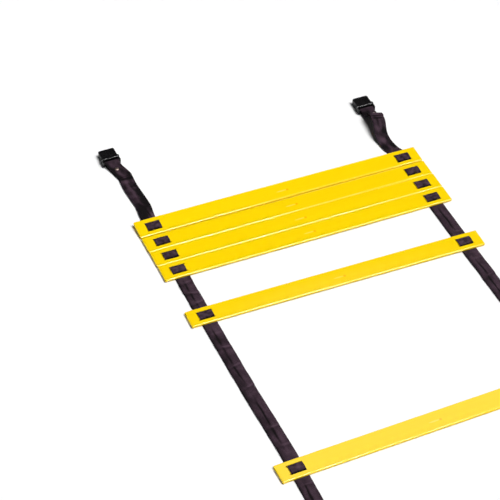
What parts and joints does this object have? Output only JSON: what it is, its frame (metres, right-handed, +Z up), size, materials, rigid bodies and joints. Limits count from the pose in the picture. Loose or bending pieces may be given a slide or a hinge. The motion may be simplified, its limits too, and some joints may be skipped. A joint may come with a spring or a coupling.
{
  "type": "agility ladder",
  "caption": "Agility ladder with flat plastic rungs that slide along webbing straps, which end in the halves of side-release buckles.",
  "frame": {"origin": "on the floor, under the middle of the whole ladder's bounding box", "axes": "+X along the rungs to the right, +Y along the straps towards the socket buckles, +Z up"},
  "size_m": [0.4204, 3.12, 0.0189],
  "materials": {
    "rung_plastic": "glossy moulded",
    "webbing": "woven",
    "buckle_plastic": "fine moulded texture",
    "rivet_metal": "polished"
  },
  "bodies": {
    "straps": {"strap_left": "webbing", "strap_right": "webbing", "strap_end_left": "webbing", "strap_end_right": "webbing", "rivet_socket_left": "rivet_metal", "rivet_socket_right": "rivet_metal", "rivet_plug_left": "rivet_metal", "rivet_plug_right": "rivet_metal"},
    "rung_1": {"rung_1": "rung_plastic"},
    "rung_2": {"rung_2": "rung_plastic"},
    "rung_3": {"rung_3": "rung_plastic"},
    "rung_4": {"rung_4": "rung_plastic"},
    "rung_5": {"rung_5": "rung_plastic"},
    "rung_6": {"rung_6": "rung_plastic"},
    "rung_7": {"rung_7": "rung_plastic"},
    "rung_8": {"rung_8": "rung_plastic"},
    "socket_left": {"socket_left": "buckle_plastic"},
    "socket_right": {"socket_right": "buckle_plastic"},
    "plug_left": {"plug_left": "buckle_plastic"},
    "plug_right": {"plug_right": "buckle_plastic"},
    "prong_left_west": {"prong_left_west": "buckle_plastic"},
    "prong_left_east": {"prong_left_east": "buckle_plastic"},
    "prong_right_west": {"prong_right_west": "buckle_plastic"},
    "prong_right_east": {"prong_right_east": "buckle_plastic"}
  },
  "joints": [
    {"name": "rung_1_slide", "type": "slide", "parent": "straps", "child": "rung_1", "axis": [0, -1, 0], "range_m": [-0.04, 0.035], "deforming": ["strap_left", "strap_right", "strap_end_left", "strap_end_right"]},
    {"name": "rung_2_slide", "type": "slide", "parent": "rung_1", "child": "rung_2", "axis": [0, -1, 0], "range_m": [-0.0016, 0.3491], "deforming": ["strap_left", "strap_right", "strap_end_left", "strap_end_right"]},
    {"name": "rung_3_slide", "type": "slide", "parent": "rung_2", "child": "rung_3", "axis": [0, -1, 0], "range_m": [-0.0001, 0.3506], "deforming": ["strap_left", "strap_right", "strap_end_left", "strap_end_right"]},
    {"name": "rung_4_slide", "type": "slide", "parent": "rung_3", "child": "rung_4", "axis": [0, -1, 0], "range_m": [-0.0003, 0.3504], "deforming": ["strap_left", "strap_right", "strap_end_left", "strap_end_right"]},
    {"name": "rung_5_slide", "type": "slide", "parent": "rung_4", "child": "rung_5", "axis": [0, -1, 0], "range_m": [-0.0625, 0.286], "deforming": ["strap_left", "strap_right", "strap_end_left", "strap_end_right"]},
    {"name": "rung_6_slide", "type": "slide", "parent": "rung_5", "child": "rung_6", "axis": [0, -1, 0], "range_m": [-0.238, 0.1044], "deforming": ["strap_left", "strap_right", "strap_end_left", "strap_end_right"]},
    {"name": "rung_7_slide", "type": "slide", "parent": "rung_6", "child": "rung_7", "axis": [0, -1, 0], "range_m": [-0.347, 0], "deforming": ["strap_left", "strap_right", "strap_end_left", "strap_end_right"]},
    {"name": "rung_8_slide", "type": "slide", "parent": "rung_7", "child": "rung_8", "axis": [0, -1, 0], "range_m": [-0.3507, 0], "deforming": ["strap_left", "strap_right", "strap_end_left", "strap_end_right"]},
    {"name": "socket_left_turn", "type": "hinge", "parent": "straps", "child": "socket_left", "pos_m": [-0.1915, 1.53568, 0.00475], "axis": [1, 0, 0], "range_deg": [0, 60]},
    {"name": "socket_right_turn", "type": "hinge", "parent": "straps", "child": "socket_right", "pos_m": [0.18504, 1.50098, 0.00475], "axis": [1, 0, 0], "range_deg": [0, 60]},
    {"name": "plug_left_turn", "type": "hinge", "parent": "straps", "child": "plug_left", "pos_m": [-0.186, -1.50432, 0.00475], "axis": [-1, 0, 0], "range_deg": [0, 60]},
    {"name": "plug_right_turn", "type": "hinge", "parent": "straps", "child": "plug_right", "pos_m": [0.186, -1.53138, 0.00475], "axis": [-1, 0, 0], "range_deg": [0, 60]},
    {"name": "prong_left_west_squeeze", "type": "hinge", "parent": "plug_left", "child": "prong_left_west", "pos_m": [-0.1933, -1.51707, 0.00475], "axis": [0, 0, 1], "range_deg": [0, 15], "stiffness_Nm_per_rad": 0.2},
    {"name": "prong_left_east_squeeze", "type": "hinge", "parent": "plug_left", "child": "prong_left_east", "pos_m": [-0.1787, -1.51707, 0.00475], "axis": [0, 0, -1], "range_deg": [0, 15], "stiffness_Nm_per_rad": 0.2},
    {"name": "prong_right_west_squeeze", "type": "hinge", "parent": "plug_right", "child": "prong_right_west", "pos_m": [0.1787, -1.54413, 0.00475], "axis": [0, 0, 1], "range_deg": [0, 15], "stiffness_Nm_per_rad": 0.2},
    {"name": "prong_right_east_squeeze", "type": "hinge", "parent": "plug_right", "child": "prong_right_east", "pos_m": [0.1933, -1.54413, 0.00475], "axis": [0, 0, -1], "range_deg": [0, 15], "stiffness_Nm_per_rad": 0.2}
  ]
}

---------------

### What you are asked to do:
Copy every line verbatim.

### Solved exercise:
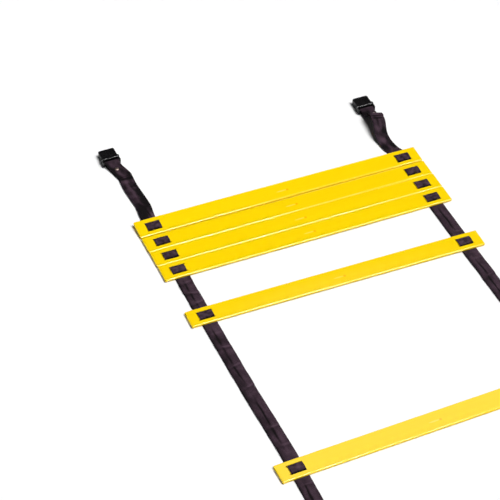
What parts and joints does this object have? Output only JSON: what it is, its frame (metres, right-handed, +Z up), size, materials, rigid bodies and joints. Limits count from the pose in the picture. Loose or bending pieces may be given a slide or a hinge. The motion may be simplified, its limits too, and some joints may be skipped. A joint may come with a spring or a coupling.
{
  "type": "agility ladder",
  "caption": "Agility ladder with flat plastic rungs that slide along webbing straps, which end in the halves of side-release buckles.",
  "frame": {"origin": "on the floor, under the middle of the whole ladder's bounding box", "axes": "+X along the rungs to the right, +Y along the straps towards the socket buckles, +Z up"},
  "size_m": [0.4204, 3.12, 0.0189],
  "materials": {
    "rung_plastic": "glossy moulded",
    "webbing": "woven",
    "buckle_plastic": "fine moulded texture",
    "rivet_metal": "polished"
  },
  "bodies": {
    "straps": {"strap_left": "webbing", "strap_right": "webbing", "strap_end_left": "webbing", "strap_end_right": "webbing", "rivet_socket_left": "rivet_metal", "rivet_socket_right": "rivet_metal", "rivet_plug_left": "rivet_metal", "rivet_plug_right": "rivet_metal"},
    "rung_1": {"rung_1": "rung_plastic"},
    "rung_2": {"rung_2": "rung_plastic"},
    "rung_3": {"rung_3": "rung_plastic"},
    "rung_4": {"rung_4": "rung_plastic"},
    "rung_5": {"rung_5": "rung_plastic"},
    "rung_6": {"rung_6": "rung_plastic"},
    "rung_7": {"rung_7": "rung_plastic"},
    "rung_8": {"rung_8": "rung_plastic"},
    "socket_left": {"socket_left": "buckle_plastic"},
    "socket_right": {"socket_right": "buckle_plastic"},
    "plug_left": {"plug_left": "buckle_plastic"},
    "plug_right": {"plug_right": "buckle_plastic"},
    "prong_left_west": {"prong_left_west": "buckle_plastic"},
    "prong_left_east": {"prong_left_east": "buckle_plastic"},
    "prong_right_west": {"prong_right_west": "buckle_plastic"},
    "prong_right_east": {"prong_right_east": "buckle_plastic"}
  },
  "joints": [
    {"name": "rung_1_slide", "type": "slide", "parent": "straps", "child": "rung_1", "axis": [0, -1, 0], "range_m": [-0.04, 0.035], "deforming": ["strap_left", "strap_right", "strap_end_left", "strap_end_right"]},
    {"name": "rung_2_slide", "type": "slide", "parent": "rung_1", "child": "rung_2", "axis": [0, -1, 0], "range_m": [-0.0016, 0.3491], "deforming": ["strap_left", "strap_right", "strap_end_left", "strap_end_right"]},
    {"name": "rung_3_slide", "type": "slide", "parent": "rung_2", "child": "rung_3", "axis": [0, -1, 0], "range_m": [-0.0001, 0.3506], "deforming": ["strap_left", "strap_right", "strap_end_left", "strap_end_right"]},
    {"name": "rung_4_slide", "type": "slide", "parent": "rung_3", "child": "rung_4", "axis": [0, -1, 0], "range_m": [-0.0003, 0.3504], "deforming": ["strap_left", "strap_right", "strap_end_left", "strap_end_right"]},
    {"name": "rung_5_slide", "type": "slide", "parent": "rung_4", "child": "rung_5", "axis": [0, -1, 0], "range_m": [-0.0625, 0.286], "deforming": ["strap_left", "strap_right", "strap_end_left", "strap_end_right"]},
    {"name": "rung_6_slide", "type": "slide", "parent": "rung_5", "child": "rung_6", "axis": [0, -1, 0], "range_m": [-0.238, 0.1044], "deforming": ["strap_left", "strap_right", "strap_end_left", "strap_end_right"]},
    {"name": "rung_7_slide", "type": "slide", "parent": "rung_6", "child": "rung_7", "axis": [0, -1, 0], "range_m": [-0.347, 0], "deforming": ["strap_left", "strap_right", "strap_end_left", "strap_end_right"]},
    {"name": "rung_8_slide", "type": "slide", "parent": "rung_7", "child": "rung_8", "axis": [0, -1, 0], "range_m": [-0.3507, 0], "deforming": ["strap_left", "strap_right", "strap_end_left", "strap_end_right"]},
    {"name": "socket_left_turn", "type": "hinge", "parent": "straps", "child": "socket_left", "pos_m": [-0.1915, 1.53568, 0.00475], "axis": [1, 0, 0], "range_deg": [0, 60]},
    {"name": "socket_right_turn", "type": "hinge", "parent": "straps", "child": "socket_right", "pos_m": [0.18504, 1.50098, 0.00475], "axis": [1, 0, 0], "range_deg": [0, 60]},
    {"name": "plug_left_turn", "type": "hinge", "parent": "straps", "child": "plug_left", "pos_m": [-0.186, -1.50432, 0.00475], "axis": [-1, 0, 0], "range_deg": [0, 60]},
    {"name": "plug_right_turn", "type": "hinge", "parent": "straps", "child": "plug_right", "pos_m": [0.186, -1.53138, 0.00475], "axis": [-1, 0, 0], "range_deg": [0, 60]},
    {"name": "prong_left_west_squeeze", "type": "hinge", "parent": "plug_left", "child": "prong_left_west", "pos_m": [-0.1933, -1.51707, 0.00475], "axis": [0, 0, 1], "range_deg": [0, 15], "stiffness_Nm_per_rad": 0.2},
    {"name": "prong_left_east_squeeze", "type": "hinge", "parent": "plug_left", "child": "prong_left_east", "pos_m": [-0.1787, -1.51707, 0.00475], "axis": [0, 0, -1], "range_deg": [0, 15], "stiffness_Nm_per_rad": 0.2},
    {"name": "prong_right_west_squeeze", "type": "hinge", "parent": "plug_right", "child": "prong_right_west", "pos_m": [0.1787, -1.54413, 0.00475], "axis": [0, 0, 1], "range_deg": [0, 15], "stiffness_Nm_per_rad": 0.2},
    {"name": "prong_right_east_squeeze", "type": "hinge", "parent": "plug_right", "child": "prong_right_east", "pos_m": [0.1933, -1.54413, 0.00475], "axis": [0, 0, -1], "range_deg": [0, 15], "stiffness_Nm_per_rad": 0.2}
  ]
}